When Danny Karbassiyoon was 19 years old and playing for the Roanoke (Va.) Stars, he accepted an offer from Arsenal FC. Karbassiyoon scored a goal for the Gunners in his first team debut during a Carling Cup match, but then was sent to Ipswich Town and Burnley. Now, after spending three years competing for a place with English clubs, Karbassiyoon hopes to return to the US, and his first choice of teams is the Revolution.

But Karbassiyoon, a former member of the US Under-18 national team, is a long shot to join Major League Soccer and his chances of playing for the Revolution are slim; he would be offered a contract at a severe salary reduction and would have to enter the MLS player combine and draft, lessening even further the chances of the Revolution being in position to select him.

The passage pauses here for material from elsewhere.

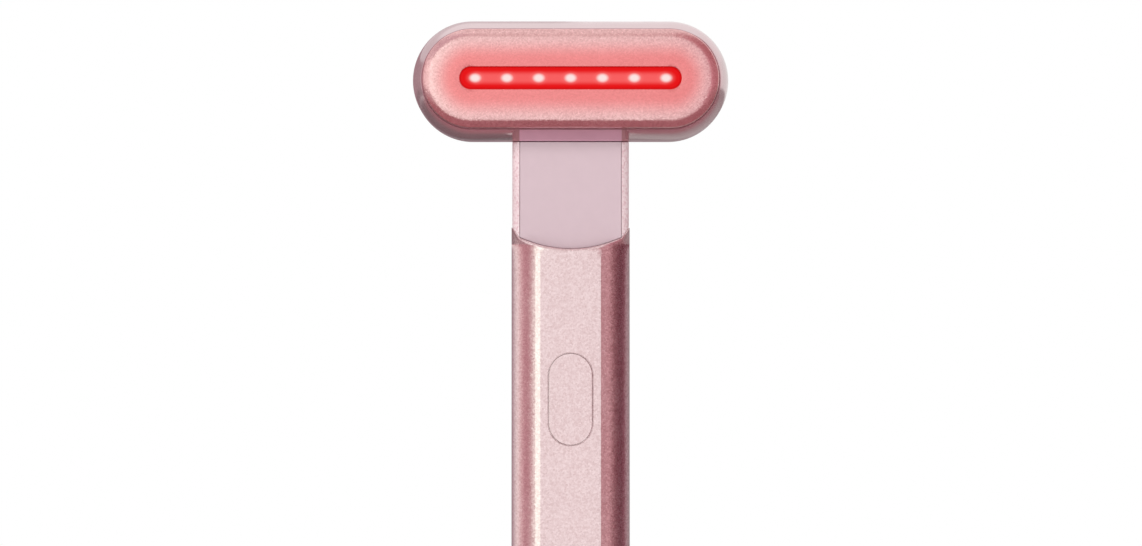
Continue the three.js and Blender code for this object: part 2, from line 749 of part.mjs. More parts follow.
const headSpan = (headWidth - headHeight) / 2;
const plateRadius = headHeight / 2 - ringWidth;
const plateBack = plateThickness - plateReach;
const housingFront = plateBack + gasketThickness;
const housingBack = housingFront + housingDepth;
const landRadius = headHeight / 2 - ringWidth - landWidth;
const filmFront = plateBack + filmGap;
const lightBoardFront = filmFront + filmThickness + filmGap;
const lightBoardBack = lightBoardFront + boardThickness;
const windowLength = headWidth - 2 * windowInset;
const windowSpan = (windowLength - windowHeight) / 2;
const windowRadius = windowHeight / 2;
const windowFront = windowSink - plateReach;
const windowBack = lightBoardFront - seatGap - ledThickness - windowGap;
const lipFront = windowBack - windowLipThickness;
const ledPitch = (windowLength - 2 * ledInset) / (ledCount - 1);
const motorRadius = headHeight / 2 - backRoundWidth - motorMargin;

// Points of a quarter ellipse about a centre, from one angle to another.
function roundProfile(radius, depth, reach, rise, from, to) {
  const points = [];
  for (let i = 0; i <= 2 * arcSteps; i += 1) {
    const angle = from + ((to - from) * i) / (2 * arcSteps);
    points.push([radius + reach * Math.cos(angle), depth + rise * Math.sin(angle)]);
  }
  return points;
}

// Outside of the housing: a round front shoulder outside the plate and a rounder back.
function housingSkin() {
  const outer = headHeight / 2;
  const frontTurn = housingFront + frontRoundDepth;
  const backTurn = housingBack - backRoundDepth;
  return stadium([
    [0, housingFront],
    ...roundProfile(outer - ringWidth, frontTurn, ringWidth, frontRoundDepth, -quarterTurn, 0),
    ...roundProfile(outer - backRoundWidth, backTurn, backRoundWidth, backRoundDepth, 0, quarterTurn),
    [0, housingBack],
  ], headSpan);
}

function housingHollow() {
  const outer = headHeight / 2 - housingWall;
  const backTurn = housingBack - backRoundDepth;
  const reach = backRoundWidth - housingWall;
  const rise = backRoundDepth - housingWall;
  const landBack = housingFront + landThickness;
  return stadium([
    [0, housingFront - overrun],
    [landRadius, housingFront - overrun],
    [landRadius, landBack],
    [outer, landBack + landTaper],
    ...roundProfile(outer - reach, backTurn, reach, rise, 0, quarterTurn),
    [0, housingBack - housingWall],
  ], headSpan);
}

function headHousing() {
  const bottom = housingBottom - overrun;
  const boss = roundedRectangle(
    collarBossWidth / 2 + collarGap,
    collarBossDepth / 2 + collarGap,
    collarBossCorner + collarGap,
  );
  const headRadius = spigotHeadRadius + runningGap;
  const spigotHeadRoom = cylinder(headRadius, spigotHeadBottom, spigotHeadTop + overrun, 0, 0, ringSteps);
  return housingSkin()
    .subtract(housingHollow())
    .subtract(alongZ(neckOutline(collarGap), bottom, collarTop + collarGap))
    .subtract(alongZ(boss, bottom, housingFloor + overrun))
    .subtract(spigotHeadRoom);
}

function contactPlate() {
  const front = -plateReach;
  const bevelBack = front + plateBevelDepth;
  const flat = plateRadius - plateBevelWidth;
  const body = stadium([
    [0, front],
    ...roundProfile(flat, bevelBack, plateBevelWidth, plateBevelDepth, -quarterTurn, 0),
    [plateRadius, plateBack],
    [0, plateBack],
  ], headSpan);
  const lipRadius = windowRadius + windowLip + windowGap;
  return body
    .subtract(flatStadium(windowRadius, windowSpan, front - overrun, plateBack + overrun))
    .subtract(flatStadium(lipRadius, windowSpan, lipFront - windowGap, plateBack + overrun));
}

function lightWindow() {
  const radius = windowRadius - windowGap;
  return stadium([
    [0, windowFront],
    [radius - windowEdge, windowFront],
    [radius, windowFront + windowEdge],
    [radius, lipFront],
    [radius + windowLip, lipFront],
    [radius + windowLip, windowBack],
    [0, windowBack],
  ], windowSpan);
}

function plateGasket() {
  const outer = plateRadius - gasketInset;
  const front = plateBack + seatGap;
  const back = housingFront - seatGap;
  return flatStadium(outer, headSpan, front, back)
    .subtract(flatStadium(outer - gasketWidth, headSpan, front - overrun, back + overrun));
}

function heaterFilm() {
  const inner = windowRadius + windowLip + windowGap + seatGap;
  const outer = plateRadius - gasketInset - gasketWidth - filmInset;
  return flatStadium(outer, headSpan, filmFront, filmFront + filmThickness)
    .subtract(flatStadium(inner, windowSpan, filmFront - overrun, filmFront + overrun));
}

function lightBoard() {
  return flatStadium(landRadius - lightBoardGap, headSpan, lightBoardFront, lightBoardBack);
}

// One LED, on the board's face at the origin of its own mesh.
function led() {
  const options = {
    depth: ledThickness - 2 * ledEdge,
    bevelThickness: ledEdge,
    bevelSize: ledEdge,
    bevelOffset: -ledEdge,
    bevelSegments: 1,
    curveSegments: 1,
  };
  const shape = roundedRectangle(ledWidth / 2, ledHeight / 2, ledEdge + seatGap);
  const geometry = new THREE.ExtrudeGeometry(shape, options).rotateX(quarterTurn);
  return solidOf(geometry.translate(0, -ledEdge, 0));
}

function vibrationMotor() {
  const back = housingBack - housingWall - seatGap;
  return alongY(capsule(motorRadius, motorRadius), back - motorThickness, back, -motorOffset, 0);
}

// Leads from the top of the main board, up the spigot's bore and forward to the light board.
function headLeads() {
  const bottom = toHead(mainBoardTop + connectorOverhang) + seatGap;
  const bend = housingFloor + spigotHeadHeight + leadsRadius;
  const end = bend + leadsRise;
  const boardSide = lightBoardBack + seatGap;
  const path = new THREE.CurvePath();
  path.add(new THREE.LineCurve3(new THREE.Vector3(0, 0, bottom), new THREE.Vector3(0, 0, bend)));
  path.add(new THREE.CubicBezierCurve3(
    new THREE.Vector3(0, 0, bend),
    new THREE.Vector3(0, 0, end),
    new THREE.Vector3(0, 0, end),
    new THREE.Vector3(0, boardSide, end),
  ));
  const section = [];
  for (let i = 0; i < leadsSides; i += 1) {
    const angle = (i * 4 * quarterTurn) / leadsSides;
    section.push(new THREE.Vector2(leadsRadius * Math.cos(angle), leadsRadius * Math.sin(angle)));
  }
  const options = { steps: leadsSteps, extrudePath: path };
  return solidOf(new THREE.ExtrudeGeometry(new THREE.Shape(section), options));
}

// Finishes

function finish(color, roughness, metalness) {
  return new THREE.MeshStandardMaterial({ color, roughness, metalness });
}

const roseMetal = () => finish(0xe2c0c2, 0.38, 0.75);
const smokyRose = () => finish(0xc9b1b3, 0.22, 0);
const frostedRose = () => finish(0xdcc4c9, 0.4, 0);
const redLens = () => finish(0xe8252b, 0.15, 0);
const ledDome = () => finish(0xffe9e6, 0.3, 0);
const brightSteel = () => finish(0xb9bcc0, 0.3, 1);
const darkRubber = () => finish(0x7a4f55, 0.8, 0);
const boardGreen = () => finish(0x2f6b4a, 0.6, 0);
const chipBlack = () => finish(0x1f2022, 0.5, 0);
const palePlastic = () => finish(0xdedcd6, 0.55, 0);
const cellFoil = () => finish(0xc3c6c9, 0.35, 0.6);
const filmAmber = () => finish(0xb9762f, 0.4, 0);

function piece(name, solid, material) {
  const { vertProperties, triVerts } = solid.getMesh();
  const geometry = new THREE.BufferGeometry();
  geometry.setAttribute("position", new THREE.BufferAttribute(vertProperties, 3));
  geometry.setIndex(new THREE.BufferAttribute(triVerts, 1));
  const mesh = new THREE.Mesh(toCreasedNormals(geometry, creaseAngle), material);
  mesh.name = name;
  return mesh;
}

// Assembly

function handleGroup() {
  const group = new THREE.Group();
  group.add(
    piece("handle_sleeve", handleSleeve(), roseMetal()),
    piece("end_cap", endCap(), roseMetal()),
    piece("end_seal", endSeal(), darkRubber()),
    piece("charging_socket", chargingSocket(), brightSteel()),
    piece("socket_tongue", socketTongue(), chipBlack()),
    piece("charge_board", chargeBoard(), boardGreen()),
    piece("charge_chip", chargeChip(), chipBlack()),
    piece("chassis", chassis(), palePlastic()),
    piece("battery", battery(), cellFoil()),
    piece("battery_pad", batteryPad(), darkRubber()),
    piece("main_board", mainBoard(), boardGreen()),
    piece("tact_switch", tactSwitch(), chipBlack()),
    piece("driver_chip", driverChip(), chipBlack()),
    piece("lead_connector", leadConnector(), palePlastic()),
    piece("button_guide", buttonGuide(), darkRubber()),
    piece("neck_frame", neckFrame(), frostedRose()),
    piece("neck_panel", neckPanel(), frostedRose()),
  );
  const capScrewLength = chassisBottom + screwBite - screwSink;
  const neckScrewHead = chassisTop - bulkheadThickness - screwHeadHeight - seatGap;
  const neckScrewLength = coreBottom + screwBite - neckScrewHead;
  for (const [side, x] of [["left", -screwX], ["right", screwX]]) {
    const capScrew = piece(`cap_screw_${side}`, screw(capScrewLength), brightSteel());
    capScrew.position.set(x, screwY, screwSink);
    const neckScrew = piece(`neck_screw_${side}`, screw(neckScrewLength), brightSteel());
    neckScrew.position.set(x, screwY, neckScrewHead);
    group.add(capScrew, neckScrew);
  }
  return group;
}

function buttonGroup() {
  const group = new THREE.Group();
  group.add(
    piece("button_cap", buttonCap(), roseMetal()),
    piece("switch_stem", switchStem(), palePlastic()),
  );
  return group;
}

function headGroup() {
  const group = new THREE.Group();
  group.add(
    piece("head_housing", headHousing(), smokyRose()),
    piece("contact_plate", contactPlate(), roseMetal()),
    piece("light_window", lightWindow(), redLens()),
    piece("plate_gasket", plateGasket(), darkRubber()),
    piece("heater_film", heaterFilm(), filmAmber()),
    piece("light_board", lightBoard(), boardGreen()),
    piece("vibration_motor", vibrationMotor(), brightSteel()),
    piece("swivel_collar", swivelCollar(), frostedRose()),
    piece("swivel_spigot", swivelSpigot(), brightSteel()),
    piece("stop_ring", stopRing(), brightSteel()),
    piece("friction_washer", frictionWasher(), palePlastic()),
    piece("spigot_clip", spigotClip(), brightSteel()),
    piece("head_leads", headLeads(), chipBlack()),
  );
  for (let i = 0; i < ledCount; i += 1) {
    const mesh = piece(`led_${i + 1}`, led(), ledDome());
    const x = (i - (ledCount - 1) / 2) * ledPitch;
    mesh.position.set(x, lightBoardFront - seatGap, 0);
    group.add(mesh);
  }
  group.position.z = headCentre;
  return group;
}

const wand = new THREE.Group();
wand.add(handleGroup(), buttonGroup(), headGroup());

export default wand;
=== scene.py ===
"""Dresses the light wand: shaped shells, finishes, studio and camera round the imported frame."""
import json
import logging
import math
from dataclasses import dataclass, field
from enum import Enum
from typing import Collection, Optional, Sequence, Union

import bmesh
import bpy
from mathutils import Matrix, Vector


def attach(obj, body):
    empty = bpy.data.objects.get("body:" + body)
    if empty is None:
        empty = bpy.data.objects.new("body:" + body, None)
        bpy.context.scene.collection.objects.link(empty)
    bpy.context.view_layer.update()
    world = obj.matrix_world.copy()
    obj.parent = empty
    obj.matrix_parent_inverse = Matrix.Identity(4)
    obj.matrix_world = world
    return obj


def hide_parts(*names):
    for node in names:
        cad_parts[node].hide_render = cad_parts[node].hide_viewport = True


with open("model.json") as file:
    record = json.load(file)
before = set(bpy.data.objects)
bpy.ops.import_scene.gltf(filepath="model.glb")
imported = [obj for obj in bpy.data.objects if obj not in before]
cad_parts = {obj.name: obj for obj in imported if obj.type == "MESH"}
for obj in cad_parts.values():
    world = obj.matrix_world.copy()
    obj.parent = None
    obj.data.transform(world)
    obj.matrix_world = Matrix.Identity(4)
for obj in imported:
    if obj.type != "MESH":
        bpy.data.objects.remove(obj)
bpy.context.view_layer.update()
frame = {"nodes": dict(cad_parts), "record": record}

LOG = logging.getLogger("wand")
MILLIMETRE = 0.001
QUARTER = math.pi / 2

# Points of an outline that are closer than this are one, in millimetres
SAME_POINT = 1e-6

# Corners of a cut plate that are closer than this are welded, in metres
WELD = 1e-7

# Edges that turn by more degrees than this stay sharp, where a piece doesn't say otherwise
SMOOTH_TURN = 35.0

# The range that most of a noise texture lies in
NOISE_LOW = 0.3
NOISE_HIGH = 0.7

# The colour sockets of a Mix node
MIX_FIRST = 6
MIX_SECOND = 7
MIX_RESULT = 2

Flat = tuple[float, float]
Point = tuple[float, float, float]
Color = tuple[int, int, int]
Paint = tuple[float, float, float, float]
Stops = tuple[tuple[float, Point], ...]
Value = Union[float, int, tuple, bpy.types.NodeSocket]


class Body(Enum):
    """The bodies that pieces ride on."""

    HANDLE = "handle"
    BUTTON = "button"
    HEAD = "head"


class Slot(Enum):
    """The record's material slots."""

    ROSE_METAL = "rose_metal"
    PLATE_METAL = "plate_metal"
    ROSE_PLASTIC = "rose_plastic"
    SMOKY_ROSE = "smoky_rose"
    FROSTED_ROSE = "frosted_rose"
    PANEL_ROSE = "panel_rose"
    COLLAR_ROSE = "collar_rose"
    RED_LENS = "red_lens"
    LED_DOME = "led_dome"
    BRIGHT_STEEL = "bright_steel"
    DARK_RUBBER = "dark_rubber"
    CIRCUIT_BOARD = "circuit_board"
    BLACK_PLASTIC = "black_plastic"
    PALE_PLASTIC = "pale_plastic"
    CELL_FOIL = "cell_foil"
    FILM_AMBER = "film_amber"


class Ends(Enum):
    """How the first and last loop of a loft are closed."""

    CAPPED = "capped"
    JOINED = "joined"


# Outlines, in millimetres


def arc(centre: Flat, radii: Flat, start: float, end: float, steps: int) -> list[Flat]:
    """Points of an elliptical arc.

    Args:
        centre: Middle of the ellipse.
        radii: Its two half axes.
        start: First angle.
        end: Last angle.
        steps: Number of parts that the arc is cut into.

    Returns:
        Both end points and those between them.
    """
    points = []
    for i in range(steps + 1):
        angle = start + (end - start) * i / steps
        x = centre[0] + radii[0] * math.cos(angle)
        y = centre[1] + radii[1] * math.sin(angle)
        points.append((x, y))
    return points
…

The situation is similar to the one Taylor Twellman confronted when he wanted to return from Germany in 2002.

When Twellman was 20, he accepted a substantial offer from TSV 1860 Munich. But Twellman was mostly on the Bundesliga club's bench for a season and a half, then decided to leave. Twellman had been in a dispute with team management over his desire to display a black armband commemorating the Sept. 11, 2001 attacks on the Pentagon and World Trade Center buildings, after which his relationship with 1860 Munich soured.

But Twellman had little leverage in contract talks with MLS, which required him to accept the league minimum salary of $24,000, participate in the player combine with collegiate players, and enter the 2002 draft. Former Revolution coach Fernando Clavijo took Twellman with the No. 2 pick (after Dallas selected Chris Gbandi), and Twellman quickly became a marquee performer, scoring 23 goals in his first season. Twellman has struggled to procure raises and, since he started so low on the salary scale, is 28th on the salary list ($180,666 per year) even though he has a league-best 75 goals over the past five seasons.

Should Karbassiyoon elect to return, he will have almost no leverage in contract talks. Karbassiyoon, like Twellman, was on the verge of ``making it" in Europe. Last year, Karbassiyoon was negotiating with AZ Alkmaar, a UEFA Cup entrant from the Netherlands, and ended up at Burnley. But Karbassiyoon sustained a knee injury and was released by Burnley before the start of the season.

The Karbassiyoon-New England connection has been provided by Revolution assistant coach Paul Mariner.

``Paul talked to [Karbassiyoon] before he left to go to Arsenal," Revolution coach Steve Nicol said yesterday. ``Obviously, we would be very interested in him. It's nice people want to come and play for us.

``But it's a long way off from anything happening. I've never seen him play. He's had a knee operation and I don't know if he would be available to anybody or he would have to go through the draft. He's been gone three years."

Karbassiyoon was recruited to Arsenal as a forward and converted to left back. In Karbassiyoon's favor is that he is a free agent and can go to any team without a transfer fee being involved. But Karbassiyoon's value has gone down because of his injury and failure to establish himself.

Should Karbassiyoon return under MLS terms, he can be expected to become frustrated by the low pay. Even if Karbassiyoon recovers and performs well in MLS, he can expect to confront the same problems Twellman has had; and Karbassiyoon is unlikely to produce nearly as many goals as Twellman has.

The MLS message is clear. Players who do not sign their first professional contracts with the league will have no leverage should things not work out overseas.

The Revolution's Shalrie Joseph has been in that circumstance, also, passing up the 2002 MLS player combine to try out for European clubs, then returning to play two seasons at minimum salary. Recently, Joseph was the subject of a $1 million transfer offer from Celtic FC, a direct result of him gaining exposure in MLS.

Had Joseph not renegotiated his contract last year, he would be a free agent and have a chance to go to Europe in January; but that would have placed Joseph in an unrealistic situation, performing as the team's most valuable player while earning about $30,000 a season. By renegotiating, Joseph quintupled his salary but now is under contract through 2008, complicating his chances of a transfer to Europe.

Karbassiyoon is confronting a conundrum, an MLS catch-22, which has snared better players than him. Karbassiyoon, a Roanoke native of Iranian-Italian descent, could qualify for a European Union work permit, a major advantage in seeking a club overseas. He might find more opportunities abroad than at home.